急いで帰ると、父親は鳴り物入りで物語を始める。五代目は遊び人で店を空け、娘が店番をしているところへ、男が反物を持ち込んで買ってほしいと言う。番頭が追い出そうとして、持っていた反物が散らばってしまう。娘が話を聞くと、病気の母親のために作って売りに出たと言うので、全部買い上げてやる。それから男は反物を作っては買い取ってもらいに通うが、母が亡くなるとやる気を失って反物作りが止まってしまう。半年してようやくやる気を取り戻して品物を売りに来たが、店は五代目が借金を重ねたまま亡くなり、六代目となった娘は無理がたたって寝込んでいた。番頭は、店をたたむので、反物は買えないと言う。今までの反物が売れたのなら、他の店を紹介してもらいたいと言うと、番頭は蔵へ案内した。そこには彼の作った反物が残らず置いてある。親孝行の徳で買ってやったが、とても店に出せる物ではないと言うのだ。
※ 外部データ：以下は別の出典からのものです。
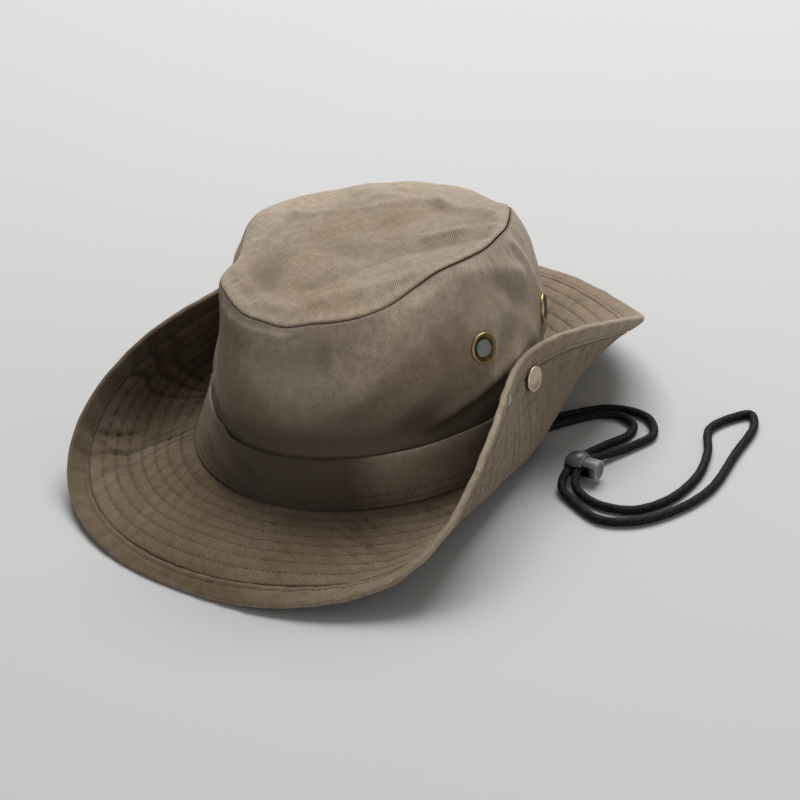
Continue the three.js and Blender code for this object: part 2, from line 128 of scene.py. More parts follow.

これを聞いた男はおごりを捨て、蔵の反物を小さく切って袋物を作って売るようになった。昼間は小物売り、夜は娘の看病、やがて回復した娘と結ばれて七代目になったのである……十代目はこの暖簾を守ってくれと言い残して息を引き取る。
心斎橋で生まれ育った兄が、妹を連れて来るが、すっかり変わった街並みに時代を感じる。妹の結婚が決まり、老舗の銭亀屋で着物を作ってやろうと思って来たのだが、店がない。この辺りだったが、と探すと、銭亀屋の若旦那とばったり。話を聞くと、今はソウルバーをやっていると言う。
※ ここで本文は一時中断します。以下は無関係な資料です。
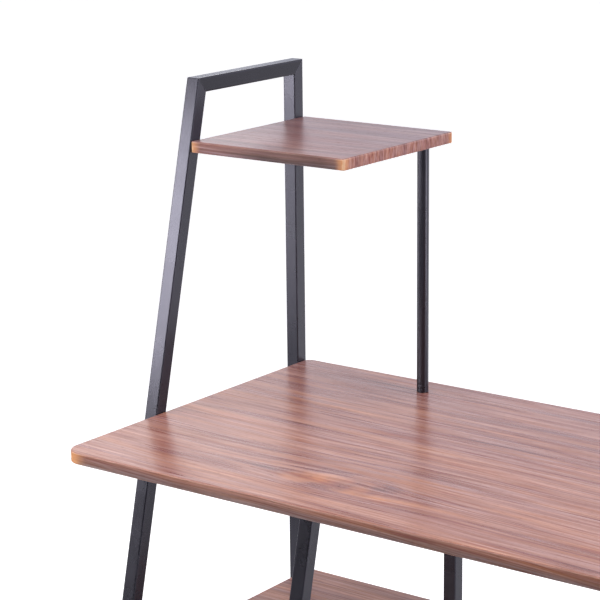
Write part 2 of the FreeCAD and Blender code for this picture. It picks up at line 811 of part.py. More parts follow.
document.recompute()
check_document()
export_parts()
whole = Part.makeCompound([part.Shape for part in subparts]).optimalBoundingBox(False)
print(f"{len(subparts)} sub-parts, {sum(len(part.Shape.Solids) for part in subparts)} solids")
print(f"x {whole.XMin:.2f} to {whole.XMax:.2f}, y {whole.YMin:.2f} to {whole.YMax:.2f}, "
      f"z {whole.ZMin:.2f} to {whole.ZMax:.2f}")
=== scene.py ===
import json
import math
import bpy
import bmesh
from mathutils import Matrix, Vector

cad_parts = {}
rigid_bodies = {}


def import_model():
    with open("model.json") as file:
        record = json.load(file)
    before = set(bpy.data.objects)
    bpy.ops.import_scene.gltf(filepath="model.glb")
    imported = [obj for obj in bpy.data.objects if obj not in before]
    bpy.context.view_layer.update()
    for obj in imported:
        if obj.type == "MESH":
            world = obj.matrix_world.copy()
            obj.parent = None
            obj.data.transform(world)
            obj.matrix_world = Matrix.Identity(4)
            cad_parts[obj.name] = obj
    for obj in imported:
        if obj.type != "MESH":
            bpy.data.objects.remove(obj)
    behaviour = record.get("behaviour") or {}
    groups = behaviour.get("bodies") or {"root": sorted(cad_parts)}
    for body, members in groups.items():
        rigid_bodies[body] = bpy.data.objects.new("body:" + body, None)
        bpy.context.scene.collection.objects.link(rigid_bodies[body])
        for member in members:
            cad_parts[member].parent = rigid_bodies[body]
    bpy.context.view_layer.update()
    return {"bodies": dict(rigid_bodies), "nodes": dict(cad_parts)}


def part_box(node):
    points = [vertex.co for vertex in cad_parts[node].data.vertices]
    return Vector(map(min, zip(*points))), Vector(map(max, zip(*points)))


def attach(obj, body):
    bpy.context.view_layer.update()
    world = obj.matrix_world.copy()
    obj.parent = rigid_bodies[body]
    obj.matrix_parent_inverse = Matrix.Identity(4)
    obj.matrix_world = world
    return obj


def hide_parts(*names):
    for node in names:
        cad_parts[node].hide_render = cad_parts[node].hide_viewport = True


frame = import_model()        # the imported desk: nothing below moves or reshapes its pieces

nodes = frame["nodes"]
print("desk loaded:", len(nodes), "nodes")


# helpers for shader trees; a range is a pair of numbers

falling = (1.0, 0.0)
white = (1.0, 1.0, 1.0)


def addNode(tree, kind, sockets=None, **settings):
    # the settings come first, because some of them change the node's sockets
    made = tree.nodes.new(kind)
    for key, value in settings.items():
        setattr(made, key, value)
    for key, value in (sockets or {}).items():
        if isinstance(value, bpy.types.NodeSocket):
            tree.links.new(value, made.inputs[key])
        else:
            made.inputs[key].default_value = value
    return made


def maths(tree, operation, first, second=0.0, third=0.0, clamp=False):
    made = addNode(tree, "ShaderNodeMath", {0: first, 1: second, 2: third},
                   operation=operation, use_clamp=clamp)
    return made.outputs[0]


def centred(tree, value, middle=0.5):
    return maths(tree, "SUBTRACT", value, middle)


def vectorMaths(tree, operation, first, second=(0.0, 0.0, 0.0)):
    made = addNode(tree, "ShaderNodeVectorMath", {0: first, 1: second}, operation=operation)
    return made.outputs[0]


def splitVector(tree, vector):
    return addNode(tree, "ShaderNodeSeparateXYZ", {0: vector}).outputs


def joinVector(tree, x, y, z):
    return addNode(tree, "ShaderNodeCombineXYZ", {0: x, 1: y, 2: z}).outputs[0]


def surfaceNormal(tree):
    return splitVector(tree, addNode(tree, "ShaderNodeNewGeometry").outputs["Normal"])


def remap(tree, value, given, wanted=(0.0, 1.0)):
    made = addNode(tree, "ShaderNodeMapRange",
                   {"Value": value, "From Min": given[0], "From Max": given[1],
                    "To Min": wanted[0], "To Max": wanted[1]}, interpolation_type="SMOOTHSTEP")
    return made.outputs["Result"]


def scaled(tree, vector, scale):
    made = addNode(tree, "ShaderNodeMapping", {"Vector": vector, "Scale": scale})
    return made.outputs["Vector"]


def noise(tree, vector, scale, detail, roughness):
    # the scale is one number, or one for each axis
    if isinstance(scale, tuple):
        vector = scaled(tree, vector, scale)
        scale = 1.0
    made = addNode(tree, "ShaderNodeTexNoise",
                   {"Vector": vector, "Scale": scale, "Detail": detail, "Roughness": roughness})
    return made.outputs["Fac"]


def mixColours(tree, share, first, second, blend="MIX"):
    # a Mix node has a socket set for each data type: its colours are 6 and 7, and 2 comes out
    made = addNode(tree, "ShaderNodeMix", data_type="RGBA", blend_type=blend)
    for index, value in ((0, share), (6, first), (7, second)):
        if isinstance(value, bpy.types.NodeSocket):
            tree.links.new(value, made.inputs[index])
        elif index == 0:
            made.inputs[index].default_value = value
        else:
            made.inputs[index].default_value = (*value, 1.0)
    return made.outputs[2]


def colourRamp(tree, value, stops):
    made = addNode(tree, "ShaderNodeValToRGB", {"Fac": value})
    marks = made.color_ramp.elements
    while len(marks) < len(stops):
        marks.new(0.5)
    for mark, (place, colour) in zip(marks, stops):
        mark.position = place
        mark.color = (*colour, 1.0)
    return made.outputs["Color"]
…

「そんな……先代が亡くなる時、暖簾を守ってくれと言うたと聞いてますが」
「そうや、暖簾は守っとる。これを見とくれ」
店に掛かった暖簾が「ソウルバー銭亀屋」
【成立】
桂文枝(6)の創作落語、第103作目。1997年5月初演。心斎橋の大丸とそごうが心斎橋の文化展を開催し、心斎橋の落語を作ってほしいと依頼された。
【蘊蓄】
私の祖父は横浜の開港記念館(ジャック)を作り、設計士に見込まれて引き抜かれ、東京の松波病院を作るなど、建築家として活動したが、大正時代の第一大戦の景気で物価がどんどん上がるのに公務員給与は据え置き、とうとう大阪へ引っ越す。大丸や十合(そごう)が生まれ、夜の川にネオンサインが映って……という情景を描いている。おかしいのは、翌年公務員給与が見直されて一気に二倍になったそうだ。大阪は建設ラッシュでボーナスに千円(100万円くらいか)が出たと書いている。しかし、仕事は建築現場に来る暴力団まがいのゆすりたかりとの交渉、朝起きると手水鉢の水は真っ黒。空気が悪いと、現在は千葉駅になった場所に引っ越すことになる。戦前に経った千葉県の公立学校は全て祖父の設計、県庁前にある羽衣の松も、祖父のアイディアで作られたことが書かれている。